La suite de l'histoire est (déjà) entrée dans la légende. Barshim, en conférence de presse : "Je l’ai regardé, il m’a regardé, et on a su. On savait que c’était réglé, qu’il n'y avait aucun besoin de continuer. Je me souviens qu'on en avait parlé une fois, il y a des années et qu'on s’était dit : 'Oh, imagine…' Et c’est arrivé." Les deux sauteurs sont amis, le Qatari a même invité l'Italien à son mariage, lequel s'est fendu d'une tribune à sa gloire sur le site spécialisé Spikes (article en anglais). Après la grave blessure de l'Italien lors du meeting de Monaco en 2016, quelques jours avant le début des Jeux olympiques, le Qatari fait le siège de la chambre d'hôtel de son ami. "On a parlé. J'ai pleuré en face de lui. Il m'a apaisé. Il m'a dit ce qu'il fallait dire."

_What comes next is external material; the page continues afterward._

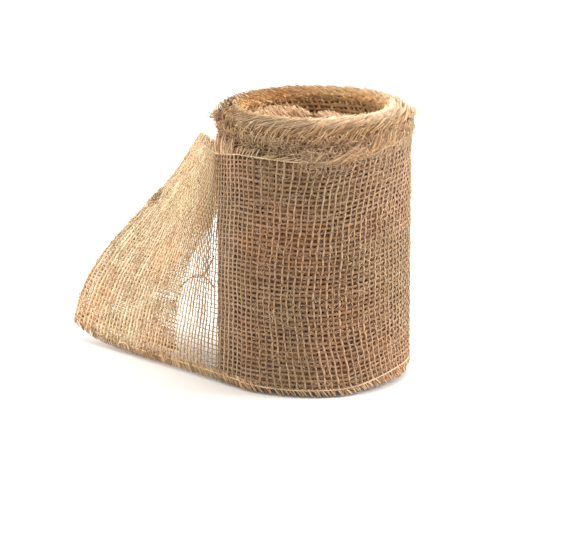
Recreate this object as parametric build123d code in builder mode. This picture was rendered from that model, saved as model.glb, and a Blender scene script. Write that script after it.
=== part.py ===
"""Coreless roll of natural jute burlap ribbon, standing on end with its free end folded back.

The strip is one long piece of open-weave cloth, modelled turn by turn because each turn can slip on
the next.  The frame's origin is the roll's axis at floor level, +Z up the axis, -Y towards the front.
Lengths are in millimetres and angles in degrees, counter-clockwise seen from above.
"""

import os
from math import cos, exp, hypot, radians, sin

from build123d import *

# The strip
STRIP_WIDTH = 140.0  # 5.5 in burlap ribbon, fringed edges included
CLOTH = 0.85  # thickness of one layer
EDGE_TO_STITCH = 4.2  # from the fringe's tips to the lock-stitch that holds the edge yarns
THREAD = 0.5  # lock-stitch thread, standing on the cloth's outer face
THREAD_HEIGHT = 0.9

# The wound turns, telescoped upwards out of the outer wrap
TURN_COUNT = 10
TURN_PITCH = 1.15
TURN_OUTER_RADIUS = 52.4  # the largest wound turn
RIM_HEIGHT = 159.0
SLUMPED_RIMS = (7.0, 2.5)  # how far the two largest turns' rims lie below the others

# The outer wrap: one loose turn that spirals in over the turn beneath it
PEEL_ANGLE = -138.0  # where the tail leaves the roll at floor level
WRAP_SWEEP = 359.0
WRAP_START_RADIUS = 56.0
WRAP_END_RADIUS = 54.8
WRAP_TOP_SWELL = (1.4, -30.0, 20.0)  # the top edge swells left of the front: height, place and reach
WRAP_TOP_RISE = 7.5  # and climbs towards the right
WRAP_HEM_LIFT = 6.0  # the bottom edge is lifted clear of the floor on the right
UNDER_RADIUS = 53.6  # the turn beneath, level with the wrap and hidden by it
UNDER_HEIGHT = 137.5

# The inner end of the strip, curled up inside the eye
COIL_CENTRE = (-6.5, -12.5)
COIL_OUTER_RADIUS = 26.5
COIL_RISE = (13.0, 12.0, 11.0)  # floor to lower edge, for the outer, middle and inner coil turn
COIL_END_SWEEP = 300.0  # the innermost coil turn stops short of closing

# The tail: off the roll, along the floor, round a leaning fold and part of the way back
TAIL_HUG = 33.0  # how much further round the roll the top edge hugs before it leaves
TAIL_TOP = (141.0, 135.2)  # height of the top edge at the peel, and where it leaves the roll
FLOOR_GAP = 0.7
FOLD_LINE = (  # Bezier poles of the leaning fold, from its foot up
    Vector(-141.6, 73.4, 8.4),
    Vector(-138.0, 75.4, 55.8),
    Vector(-91.0, 82.7, 74.5),
    Vector(-66.4, 98.1, 120.2),
)
FOLD_RADIUS = 2.6
CUT_END = (  # Bezier poles of the strip's cut end, on the layer behind
    Vector(-79.0, 30.0, 1.0),
    Vector(-84.0, 31.0, 42.0),
    Vector(-66.0, 51.0, 88.0),
    Vector(-24.0, 63.0, 106.0),
)
RETURN_SAG = 5.0
SEAM_GAP = 0.8  # between neighbouring stretches of the tail

os.makedirs("parts", exist_ok=True)


def polar(radius, angle, height=0.0):
    return Vector(radius * cos(radians(angle)), radius * sin(radians(angle)), height)


def spiral(start_radius, end_radius, start_angle, sweep, steps=36):
    """Points along a spiral, evenly spaced in angle."""
    return [
        polar(start_radius + (end_radius - start_radius) * i / steps, start_angle + sweep * i / steps)
        for i in range(steps + 1)
    ]


def save(builder, label):
    builder.part.label = label
    export_step(builder.part, f"parts/{label}.step")


def wrap_band(inner_offset, outer_offset, low, high):
    """A band that follows the outer wrap, between two radial offsets from its outer face."""
    with BuildPart() as band:
        with BuildSketch(Plane.XY.offset(low)):
            with BuildLine():
                outside = Spline(
                    *spiral(
                        WRAP_START_RADIUS + outer_offset,
                        WRAP_END_RADIUS + outer_offset,
                        PEEL_ANGLE,
                        WRAP_SWEEP,
                    )
                )
                inside = Spline(
                    *spiral(
                        WRAP_START_RADIUS + inner_offset,
                        WRAP_END_RADIUS + inner_offset,
                        PEEL_ANGLE,
                        WRAP_SWEEP,
                    )
                )
                Line(outside @ 0, inside @ 0)
                Line(outside @ 1, inside @ 1)
            make_face()
        extrude(amount=high - low)
    return band.part


def top_edge(x):
    """Height of the wrap's top edge, seen from the front."""
    swell, place, reach = WRAP_TOP_SWELL
    climb = min(max((x + 3.0) / (1.15 * WRAP_START_RADIUS), 0.0), 1.0)
    rise = WRAP_TOP_RISE * climb * climb * (3.0 - 2.0 * climb)
    return STRIP_WIDTH + swell * exp(-(((x - place) / reach) ** 2)) + rise


def below_top_edge(offset, depth):
    """Everything below a line that follows the wrap's top edge, seen from the front."""
    reach = WRAP_START_RADIUS + 8.0
    base = STRIP_WIDTH - offset
    places = [reach * (i / 5 - 1.0) for i in range(11)]
    with BuildPart() as cutter:
        with BuildSketch(Plane.XZ.offset(-reach)):
            with BuildLine():
                edge = Spline(*[(x, top_edge(x) - offset) for x in places])
                Polyline(edge @ 0, (-reach, base - depth), (reach, base - depth), edge @ 1)
            make_face()
        extrude(amount=2 * reach)
    return cutter.part


def hem_cutter(base, depth=10.0):
    """Everything below the bottom edge where it lifts off the floor on the right."""
    half_span = 0.86 * WRAP_START_RADIUS
    with BuildPart() as cutter:
        with BuildSketch(Plane.YZ):
            with BuildLine():
                arch = Spline(
                    (-half_span, base),
                    (-0.4 * half_span, base + 0.72 * WRAP_HEM_LIFT),
                    (0.15 * half_span, base + WRAP_HEM_LIFT),
                    (half_span, base),
                )
                Polyline(arch @ 0, (-half_span, base - depth), (half_span, base - depth), arch @ 1)
            make_face()
        extrude(amount=WRAP_START_RADIUS + 8.0)
    return cutter.part


def above_hem(base, height=20.0):
    """Everything above a line that follows the bottom edge all round."""
    reach = 2.0 * (WRAP_START_RADIUS + 4.0)
    with BuildPart() as filler:
        with Locations((0, 0, base)):
            Box(reach, reach, height, align=(Align.CENTER, Align.CENTER, Align.MIN))
        add(hem_cutter(base), mode=Mode.SUBTRACT)
    return filler.part


# Outer wrap

with BuildPart() as outer_wrap:
    add(wrap_band(-CLOTH, 0.0, 0.0, STRIP_WIDTH + WRAP_TOP_RISE))
    add(below_top_edge(0.0, STRIP_WIDTH + 20.0), mode=Mode.INTERSECT)
    add(hem_cutter(0.0), mode=Mode.SUBTRACT)
save(outer_wrap, "outer_wrap")

with BuildPart() as under_wrap:
    with BuildSketch():
        Circle(UNDER_RADIUS)
        Circle(UNDER_RADIUS - CLOTH, mode=Mode.SUBTRACT)
    extrude(amount=UNDER_HEIGHT)
save(under_wrap, "under_wrap")

stitch_low = STRIP_WIDTH - EDGE_TO_STITCH - 10.0
stitch_high = STRIP_WIDTH - EDGE_TO_STITCH + 10.0
with BuildPart() as wrap_stitch_top:
    add(wrap_band(0.1, 0.1 + THREAD, stitch_low, stitch_high))
    add(below_top_edge(EDGE_TO_STITCH, 40.0), mode=Mode.INTERSECT)
    add(below_top_edge(EDGE_TO_STITCH + THREAD_HEIGHT, 40.0), mode=Mode.SUBTRACT)
save(wrap_stitch_top, "wrap_stitch_top")

with BuildPart() as wrap_stitch_bottom:
    add(wrap_band(0.1, 0.1 + THREAD, EDGE_TO_STITCH, EDGE_TO_STITCH + WRAP_HEM_LIFT + 2.0))
    add(hem_cutter(EDGE_TO_STITCH), mode=Mode.SUBTRACT)
    add(above_hem(EDGE_TO_STITCH + THREAD_HEIGHT), mode=Mode.SUBTRACT)
save(wrap_stitch_bottom, "wrap_stitch_bottom")

# Wound turns, from the largest inwards

for index in range(TURN_COUNT):
    slump = SLUMPED_RIMS[index] if index < len(SLUMPED_RIMS) else 0.0
    outer_radius = TURN_OUTER_RADIUS - TURN_PITCH * index
    with BuildPart() as turn:
        with BuildSketch(Plane.XY.offset(RIM_HEIGHT - slump - STRIP_WIDTH)):
            Circle(outer_radius)
            Circle(outer_radius - CLOTH, mode=Mode.SUBTRACT)
        extrude(amount=STRIP_WIDTH)
        rim = turn.edges().filter_by(GeomType.CIRCLE).group_by(Axis.Z)[-1]
        fillet(rim, radius=0.4 * CLOTH)
    save(turn, f"turn_{index + 1:02d}")

# Coil turns inside the eye

for index, rise in enumerate(COIL_RISE):
    outer_radius = COIL_OUTER_RADIUS - TURN_PITCH * index
    with BuildPart() as coil:
        with BuildSketch(Plane.XY.offset(rise)):
            with Locations(COIL_CENTRE):
                Circle(outer_radius)
                Circle(outer_radius - CLOTH, mode=Mode.SUBTRACT)
            if index == len(COIL_RISE) - 1:
                gap = 360.0 - COIL_END_SWEEP
                mouth = [COIL_CENTRE]
                for angle in (0.0, 0.5 * gap, gap):
                    corner = Vector(*COIL_CENTRE) + polar(2.0 * COIL_OUTER_RADIUS, angle - 90.0)
                    mouth.append((corner.X, corner.Y))
                with BuildLine():
                    Polyline(*mouth, close=True)
                make_face(mode=Mode.SUBTRACT)
        extrude(amount=STRIP_WIDTH)
    save(coil, f"coil_turn_{index + 1}")


# Tail


def lerp(start, end, share):
    return start + (end - start) * share


def bezier(poles, share):
    """A point of a cubic Bezier curve."""
    rest = 1.0 - share
    weights = (rest**3, 3 * rest**2 * share, 3 * rest * share**2, share**3)
    return sum((pole * weight for pole, weight in zip(poles, weights)), Vector(0, 0, 0))


peel = polar(WRAP_START_RADIUS, PEEL_ANGLE)
along_floor = Vector(FOLD_LINE[0].X, FOLD_LINE[0].Y) - peel
TAIL_LENGTH = along_floor.length
TAIL_HEADING = along_floor.normalized()


def front_top(distance):
    """The tail's top edge: it hugs the roll, then runs straight back to the fold's head."""
    hug_length = radians(TAIL_HUG) * WRAP_START_RADIUS
    share = min(distance / hug_length, 1.0)
    hugging = polar(WRAP_START_RADIUS, PEEL_ANGLE - TAIL_HUG * share, TAIL_TOP[0])
    hugging.Z += (TAIL_TOP[1] - TAIL_TOP[0]) * share
    if distance <= hug_length:
        return hugging
    return lerp(hugging, FOLD_LINE[-1], (distance - hug_length) / (TAIL_LENGTH - hug_length))


def front_point(distance, share, lift=0.0):
    """A point of the front panel, a distance along the strip and a share of its width up."""
    run = distance / TAIL_LENGTH
    foot = peel + TAIL_HEADING * distance
    foot.Z = FLOOR_GAP + (FOLD_LINE[0].Z - FLOOR_GAP) * run**10
    bow = bezier(FOLD_LINE, share) - lerp(FOLD_LINE[0], FOLD_LINE[-1], share)
    point = lerp(foot, front_top(distance), share) + bow * run**2
    if lift:
        along = front_point(distance + 1.0, share) - front_point(distance - 1.0, share)
        across = front_point(distance, share + 0.01) - front_point(distance, share - 0.01)
        point += along.cross(across).normalized() * -lift
    return point


def fold_frame(share):
    """The strip's heading as it reaches the fold, and the direction to the layer behind."""
    heading = (front_point(TAIL_LENGTH, share) - front_point(TAIL_LENGTH - 4.0, share)).normalized()
    above = bezier(FOLD_LINE, min(share + 0.02, 1.0))
    up = (above - bezier(FOLD_LINE, max(share - 0.02, 0.0))).normalized()
    return heading, heading.cross(up).normalized()


def fold_point(turn, share):
    """A point of the fold, turned between 0 at the front panel and 180 at the layer behind."""
    heading, behind = fold_frame(share)
    centre = bezier(FOLD_LINE, share) + behind * FOLD_RADIUS
    return centre - behind * FOLD_RADIUS * cos(radians(turn)) + heading * FOLD_RADIUS * sin(radians(turn))


def return_point(run, share):
    """A point of the layer behind, a share of the way from the fold to the cut end."""
    sag = fold_frame(share)[1] * 4.0 * RETURN_SAG * run * (1.0 - run) * share
    return lerp(fold_point(180.0, share), bezier(CUT_END, share), run) + sag


def cloth_sheet(rows, thickness):
    """A thin solid on both sides of a smooth surface through rows of points."""
    surface = Face.make_surface_from_array_of_points(rows)
    with BuildPart() as sheet:
        thicken(surface, amount=0.5 * thickness, both=True)
    return sheet


shares = [i / 8 for i in range(9)]

start = SEAM_GAP
stop = TAIL_LENGTH - SEAM_GAP
distances = [start + (stop - start) * i / 16 for i in range(17)]
tail_front = cloth_sheet([[front_point(d, s, CLOTH / 2) for s in shares] for d in distances], CLOTH)
save(tail_front, "tail_front")

for label, share in (("tail_stitch_bottom", EDGE_TO_STITCH / STRIP_WIDTH), ("tail_stitch_top", 0.96)):
    thread_shares = [share + THREAD_HEIGHT / STRIP_WIDTH * i / 3 for i in range(4)]
    lift = CLOTH + 0.1 + THREAD / 2
    stitch = cloth_sheet([[front_point(d, s, lift) for s in thread_shares] for d in distances], THREAD)
    save(stitch, label)

tail_fold = cloth_sheet([[fold_point(12 + 156 * i / 6, s) for s in shares] for i in range(7)], CLOTH)
save(tail_fold, "tail_fold")

tail_return = cloth_sheet([[return_point(0.01 + 0.99 * i / 8, s) for s in shares] for i in range(9)], CLOTH)
save(tail_return, "tail_return")

print("free height of the rim above the wrap", RIM_HEIGHT - STRIP_WIDTH)
print("eye radius", TURN_OUTER_RADIUS - TURN_PITCH * (TURN_COUNT - 1) - CLOTH)
print("coil reach", hypot(*COIL_CENTRE) + COIL_OUTER_RADIUS)
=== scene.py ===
"""Coreless roll of jute burlap ribbon, standing on end, woven yarn by yarn.

The strip's geometry is worked out in millimetres in the frame of the CAD model and written in metres.
A place on a strip is given by s, the distance along it, and v, the height across it.  On the roll s
runs clockwise seen from above, so strands that lean towards negative s lean to the right in front.
"""

from math import pi, radians
from typing import NamedTuple

import bpy
import numpy as np
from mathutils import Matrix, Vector


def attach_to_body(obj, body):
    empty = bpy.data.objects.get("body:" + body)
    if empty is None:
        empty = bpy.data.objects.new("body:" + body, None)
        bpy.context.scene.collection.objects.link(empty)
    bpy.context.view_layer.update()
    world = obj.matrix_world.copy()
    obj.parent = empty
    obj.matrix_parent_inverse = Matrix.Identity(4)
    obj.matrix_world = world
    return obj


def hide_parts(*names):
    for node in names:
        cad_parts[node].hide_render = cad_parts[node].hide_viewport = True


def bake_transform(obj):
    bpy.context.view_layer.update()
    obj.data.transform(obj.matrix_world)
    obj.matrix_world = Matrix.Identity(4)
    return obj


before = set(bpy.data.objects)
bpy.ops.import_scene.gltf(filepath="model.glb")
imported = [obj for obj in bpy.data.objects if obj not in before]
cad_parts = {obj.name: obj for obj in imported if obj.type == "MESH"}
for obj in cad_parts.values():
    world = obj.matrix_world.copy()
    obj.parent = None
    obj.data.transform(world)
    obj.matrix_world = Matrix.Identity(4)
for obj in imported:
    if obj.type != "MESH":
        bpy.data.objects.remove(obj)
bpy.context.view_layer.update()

# ---------------------------------------------------------------- dimensions, in millimetres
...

Une centaine de médailles partagées aux Jeux

Un beau roman d'amitié que permet le règlement du saut en hauteur. Ouvrons-le page 185 : "S'il s'agit de la première plage, un saut de barrage entre les athlètes sera appliqué en application de la règle 26.9 des règles techniques (...). Si aucun saut de barrage n'est effectué, y compris lorsque les athlètes concernés à un moment donné décident de ne plus sauter, l'égalité pour la première place sera maintenue." Et voilà comment on obtient la première médaille d'or olympique d'athlétisme partagée depuis 113 ans, la précédente remontant aux Jeux de 1908 et un concours homérique de saut à la perche entre les Américains Edward Cook et Alfred Gilbert.

N'en déplaise au biathlète français Martin Fourcade, qui est resté sur sa faim, ou au sauteur russe Ilya Ivanyuk, qui a râlé devant les micros : "Pardonnez-moi, ce n'est peut-être pas sympa de le dire, mais ce n'est pas juste. Ils auraient dû être forcés à sauter encore, parce que vous ne pouvez pas faire ça par rapport aux autres athlètes. Les organisateurs auraient dû faire quelque chose."

C'est d'ailleurs souvent dans les épreuves de saut que sont partagées les médailles (mais parfois au terme de barrages n'ayant pas permis de départager les athlètes). Rien qu'à Londres, en 2012, on trouvait trois médailles de bronze au concours de la hauteur, dont le Qatari Barshim, déjà. Aux Jeux d'été, des médailles ont déjà été partagées à 115 reprises, incluant notamment les égalités dans les épreuves chronométrées, ou les notes égales dans les épreuves soumises au jugement humain.

L'égalité la plus surréaliste s'est déroulée lors des Jeux de Barcelone, en 1992, quand la Canadienne Sylvie Fréchette a été repêchée en natation synchronisée après une faute de frappe d'une juge, qui l'avait condamnée à la médaille d'argent. La réhabilitation avait été signée sur tapis vert, un an et demi après la compétition et le recours du clan canadien. Par ailleurs, à Los Angeles, en 1984il y a eu pas moins de cinq médailles distribuées lors du concours masculin du saut de cheval, avec quatre gymnastes crédités de 19,825 points.  

Dans ces deux derniers cas, il n'était donc pas question d'un "arrangement" entre deux athlètes pour partager la première marche du podium. "C'est au-delà du sport", a encore déclaré Barshim, dimanche après son concours. "C'est le message que nous voulons envoyer à la jeune génération." Les organisateurs, eux, l'ont reçu 5 sur 5 depuis longtemps, note le Wall Street Journal (article en anglais) : aux Jeux d'hiver de Sotchi, en 2014, ils avaient prévu une cinquantaine de médailles en rab pour parer à cette éventualité.